OURAY – City residents David Koch and his wife Kathryn attended the Ouray City Council meeting on Monday, June 18, to express their concern regarding personal use of fireworks in town over the upcoming July 4 holiday.
Koch related past July 4 incidents with neighborhood children lighting fireworks under a tree near his property, causing it to almost catch fire. He voiced frustration regarding the town’s recently updated fireworks policy, now consistent with a state statute outlawing the use of personal fireworks that fly into the air or explode.
On Thursday, June 14, Colorado Governor John Hickenlooper issued an executive order banning open burning throughout the State of Colorado due to drought conditions. The order includes a blanket ban of all types of personal fireworks, not just those that fly into the air.
Concern was expressed at Monday’s council meeting about chasing away tourists, should law enforcement personnel be too aggressive in enforcing the fireworks ban.
“People will understand,” Koch said. “You would have to be an idiot to light a firework right now. But some still will.”
Ouray police officer Tony Schmidt said that he and his fellow officers will confiscate fireworks upon detection, and that repeat offenders may be issued a citation.

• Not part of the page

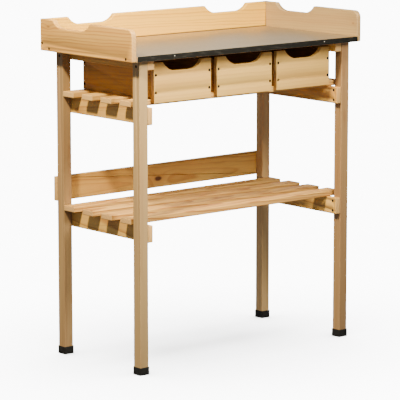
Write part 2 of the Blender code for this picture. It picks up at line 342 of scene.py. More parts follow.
def sink_seat(points, faces, centre, level, inward):
    """A round seat below a flat face: circles for the rim, its broken edge and the floor. Gives the
    rim's point numbers."""
    around = np.linspace(0, 2 * math.pi, HOLE_STEPS, endpoint=False)
    rim = np.stack([np.cos(around), np.sin(around)], 1)
    first = len(points)
    for radius, depth in ((HOLE_RIM, 0), (HOLE_RIM - HOLE_LEAD, HOLE_LEAD), (HOLE_SEAT, HOLE_DEPTH)):
        height = level + inward * depth
        points.extend([(centre[0] + radius * x, centre[1] + radius * y, height) for x, y in rim])
    at = first + np.arange(3 * HOLE_STEPS).reshape(3, HOLE_STEPS)
    wall = np.stack([at[:-1], at[1:], np.roll(at[1:], -1, 1), np.roll(at[:-1], -1, 1)], -1)
    wall = wall if inward > 0 else wall[..., ::-1]
    faces.extend(wall.reshape(-1, 4).tolist())
    floor_ring = at[2].tolist()
    faces.append(floor_ring[::-1] if inward > 0 else floor_ring)
    return at[0].tolist()


def rectangle(low, high, corner=0.0, steps=4):
    """Counter-clockwise outline of a rectangle. With a radius, each corner is a quarter circle."""
    (u0, v0), (u1, v1) = low, high
    if not corner:
        return np.array([(u0, v0), (u1, v0), (u1, v1), (u0, v1)])
    left, right, below, above = u0 + corner, u1 - corner, v0 + corner, v1 - corner
    arcs = []
    for k, (u, v) in enumerate(((right, above), (left, above), (left, below), (right, below))):
        swing = np.linspace(0, math.pi / 2, steps + 1) + k * math.pi / 2
        arcs.append(np.stack([u + corner * np.cos(swing), v + corner * np.sin(swing)], 1))
    return np.concatenate(arcs)


def piece_from(name, points, faces, material):
    """A smooth-shaded mesh object at the origin, made of points and faces."""
    mesh = bpy.data.meshes.new(name)
    mesh.from_pydata(points.tolist(), [], faces)
    mesh.polygons.foreach_set("use_smooth", np.ones(len(mesh.polygons), bool))
    mesh.materials.append(material)
    mesh.update()
    obj = bpy.data.objects.new(name, mesh)
    bpy.context.scene.collection.objects.link(obj)
    return obj


def add_grain(obj, along, wide, pith, slope=(0.0, 0.0), knot=None, tone=None, heart=1.0):
    """Stores where each point lies in the log: metres along the fibres, then across the wide face
    and through the thickness from the pith. slope tilts the pith along the board, which draws
    arches on its face. knot is (x, y, z, radius) and heart how dark it is; tone is how dark and how
    red the board is, which on some boards is also painted light and shade."""
    mesh = obj.data
    co = np.empty(len(mesh.vertices) * 3)
    mesh.vertices.foreach_get("co", co)
    co = co.reshape(-1, 3)
    centre = (co.min(0) + co.max(0)) / 2
    axes = [AXIS[along], AXIS[wide], 3 - AXIS[along] - AXIS[wide]]
    shift = draw.uniform(1.0, 9.0)

    def in_log(places):
        local = (places - centre)[..., axes]
        lengthwise = local[..., 0]
        across = local[..., 1] + pith[0] + slope[0] * lengthwise
        through = local[..., 2] + pith[1] + slope[1] * lengthwise
        return np.stack([lengthwise + shift, across, through], -1)

    def store(label, kind, field, values):
        layer = mesh.attributes.new(label, kind, "POINT")
        layer.data.foreach_set(field, np.ascontiguousarray(values, np.float32).ravel())

    store("grain", "FLOAT_VECTOR", "vector", in_log(co))
    fibres = np.zeros((len(co), 3))
    fibres[:, axes[0]] = 1.0
    store("fibres", "FLOAT_VECTOR", "vector", fibres)
    spot = np.array(NO_KNOT)
    if knot is not None:
        place = in_log(np.array(knot[:3], float))
        spot = np.array([place[0], place[1], knot[3]])
    store("knot", "FLOAT_VECTOR", "vector", np.tile(spot, (len(co), 1)))
    dark_red = (draw.uniform(0.3, 0.7), draw.uniform(0.2, 0.6)) if tone is None else tone
    store("tone", "FLOAT_VECTOR", "vector", np.tile((*dark_red, heart), (len(co), 1)))
    return obj


END_GRAIN = (0.57, 0.365, 0.165)
KNOT_HALO = (0.40, 0.17, 0.04)
KNOT_HEART = (0.085, 0.028, 0.008)
# Painted shade: the colour of the dark line along the back board's foot, where it meets the sheet.
FOOT_SHADE = (0.10, 0.050, 0.018)
RING_DRIFT = 0.012  # how far slow noise pushes the rings
RING_WAVE = 0.0055  # and quicker noise
KNOT_SQUEEZE = 0.55  # distances along the fibres count for less, so that a knot lies long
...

“The problem is staff,” Schmidt said. “We’re out there dealing with traffic control, illegal fireworks, bar fights ... and we’re only four guys.”
City Administrator Patrick Rondinelli clarified that the police department does receive help from the Ouray County Sheriff’s Department over the July 4 holiday.
Council discussed strategies, including signage and flyer distribution informing the public that no personal fireworks whatsoever are permitted in Ouray this year.
Koch noted that there is a perception that Ouray is lenient in enforcing its fireworks policy. “People say, we love to go to Ouray on the Fourth, because we can do anything,” he told council. “I think we have some real issues here in this town. We’re not confrontational people, but when we approached our neighbors last year [about their use of illegal fireworks], they laughed.”
At this point, the statewide fireworks ban does not apply to public fireworks displays; the Ouray Volunteer Fire Department is still planning its annual July 4 fireworks show, complete with precautions that include thoroughly wetting down the hillside surrounding the fireworks launch site for several days prior to the holiday.
Council held a work session Tuesday to further discuss the matter and formulate a plan surrounding fireworks for the upcoming July 4 festivities.
Bump(s) in the road
Ouray resident John Nixon appeared at the council meeting on Monday evening to voice a complaint about the new speed bumps which have recently appeared on lower Second Street (which terminates at the southern end of Oak Street near Nixon’s house), and asked council why they had been installed.
City Administrator Patrick Rondinelli said that the three hotels along the street had requested that the city put in speed bumps because of the volume of pedestrians along the street – and problems with speeding traffic. (Second Street is one of the only side streets in Ouray that is paved.)
“People fly up and down that street,” Mayor Risch observed. “Our objective is to slow them down.”
Nixon pointed out that the speed limit on side streets in Ouray is 15 miles per hour, and that the new speed bumps necessitate slowing down to a near halt. He said that the speed bumps are already changing traffic patterns in the neighborhood.
“I have seen people drive out of their way to avoid them,” he said.
A better way to deal with the problem, he suggested, would be to enforce the city ordinance requiring all property owners to install and maintain sidewalks where their property interfaces with city streets, so that pedestrians would have a safe place to walk.
The city is also poised to install speed bumps along north Oak Street as it passes by the 4-J Trailer Park – another place prone to speeding traffic. “It is just one more attempt to find a solution to a problem for which there is no solution,” Mayor Risch said.
Street waterer hired
The City of Ouray has hired a street waterer who will work 20 hours per week for one to two months during the remainder of the summer season, to mitigate dust levels in town. In the past, the city has applied magnesium chloride to its gravel streets in the summer to control dust, but this year, council elected to forego the annual treatment as a cost-saving measure.
Ice Park business
The city is in the process of renewing its concessionaire agreement with San Juan Mountain Guides and operating agreement with Ouray Ice Park, Inc., for the Ouray Ice Park. Community Development Coordinator Ann Morganthayler noted in a memo to council that the city has recently received an inquiry to place a zip line in the Ice Park, but added that ziplines are currently not a permitted use in the park.
Box Cañon gets septic, not sewer
Council approved, on a 4-1 vote, a contract for a septic system at Box Cañon Park, with the bid awarded to Hinkson Development Corp. and Morss Construction, Inc. The project is associated with an ongoing municipal endeavor to install a second water tank with a new water main running along the Box Cañon road. The city decided to take advantage of the opportunity to upgrade the water and sewer service lines to the visitor center at Box Canon Park to enable the center to be open year round. But when a price tag to install a new sewer line came in at over $90,000, staff recommended opting for a cheaper septic system instead. Councilman John Ferguson cast the lone dissenting vote, expressing concern that a septic system was not a good long-term solution to the problem.